Rickey famously said, “I want a ballplayer with guts enough not to fight back.” 

 

The final scene went like this:    Rickey said, “Now I’m playing against you in the World Series. . . I’m a hotheaded player.  I want to win that game, so I go into you spikes first, but you don’t give ground.  You stand there and you jab the ball into my ribs and the umpire yells “OUT!”  I flare up – all I see is your face, right on top of me. . . . So I haul off and punch you right in the cheek!”  Ricky swung his fist and barely missed Robinson’s face.

 

“What do you do?”  Rickey roared.

 

“Mr Rickey,” Robinson whispered, “”I have two cheeks.”[6]

 

And of course, we know that Jackie Robinson did become the first African American major league player, and it required much wielding of creative love.

 

Walter Wink said that violence is the spirituality of our time. Perhaps it is the spirituality of every time of human existence.  We live in a world that says “Choose your weapons.”   But Jesus says “Love your enemy and yourself.”   May we choose the weapon of creative love and strong discipline, waging peace for everyone because the “I am the Lord your God.”  Amen.
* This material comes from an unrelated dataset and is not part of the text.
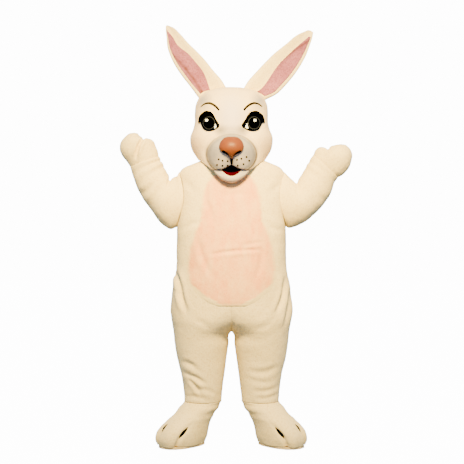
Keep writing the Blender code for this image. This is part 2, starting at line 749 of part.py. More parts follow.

[1] This contemporary language is from John Holbert, http://www.patheos.com/Progressive-Christian/Love-Self-Neighbor-John-Holbert-02-17-2014

[2] Walter Wink, Engaging the Powers:  Discernment and Resistance in a World of Domination (Minneapolis, Augsburg/Fortress Press, 1992) pp. 175ff

[3] Thomas G. Long, Matthew:  The Westminster Bible Companion (Louisville:  Westminster/John Knox Press, 1997), p. 63.

[4] Walter Wink, Engaging the Powers:  Discernment and Resistance in a World of Domination (Minneapolis, Augsburg/Fortress Press, 1992), p. 13

[5] Martin Luther King Jr, Stride Toward Freedom, (Boston:  Beacon Press, 1958), p. 71.